Page MenuHomePhabricator

limit the impact of heavy/large graphite queries
Closed, ResolvedPublic

Description

as discovered in a recent graphite outage, heavy/large queries can occupy all uwsgi workers, resulting in 502s. we should seek how to limit the impact of such queries, ideally with timeouts at the graphite-web level

Event Timeline

fgiunchedi raised the priority of this task from to Medium.
fgiunchedi updated the task description. (Show Details)
fgiunchedi added projects: SRE, observability.
fgiunchedi subscribed.

See also T155872: graphite1003 short of available RAM for a case where heavy queries were not impacting uwsgi but carbon-cache instead using a lot of memory.

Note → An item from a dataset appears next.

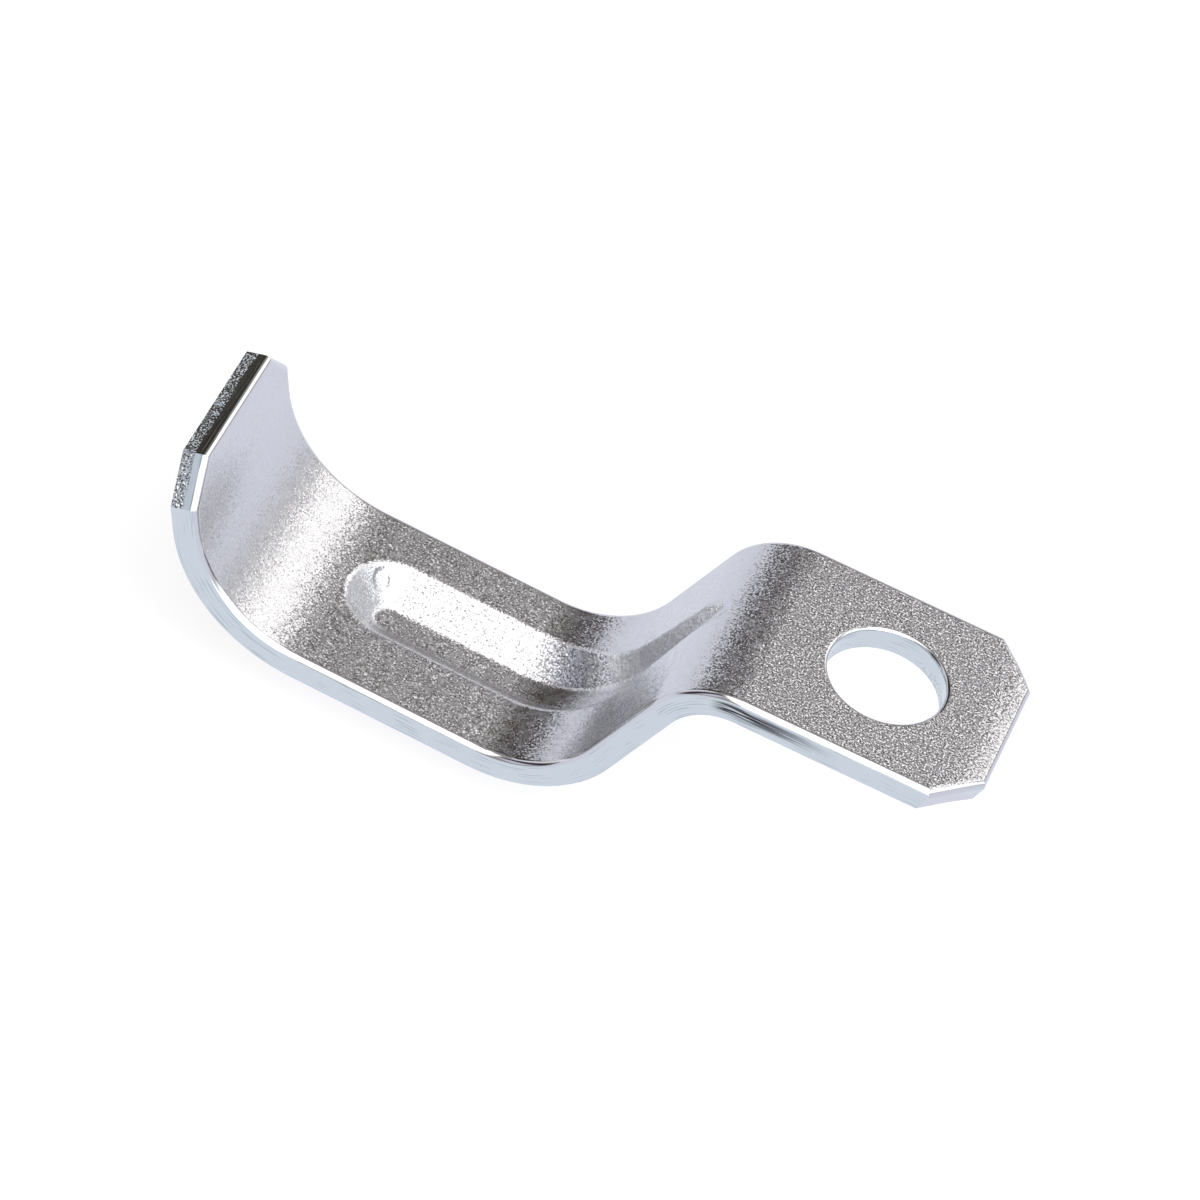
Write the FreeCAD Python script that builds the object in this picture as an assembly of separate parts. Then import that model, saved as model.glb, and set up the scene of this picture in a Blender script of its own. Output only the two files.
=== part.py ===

Change 494620 had a related patch set uploaded (by CDanis; owner: CDanis):
[operations/puppet@production] add uwsgi worker timeouts + max RSS for graphite

https://gerrit.wikimedia.org/r/494620

Change 494620 merged by CDanis:
[operations/puppet@production] graphite: uwsgi workers: set timeouts + max RSS

https://gerrit.wikimedia.org/r/494620

CDanis claimed this task.
CDanis subscribed.

Just saw the new timeout work -- query returned a 500 status after ~60 seconds. Boldly going to call this resolved; of course reopen if there's still more to be done.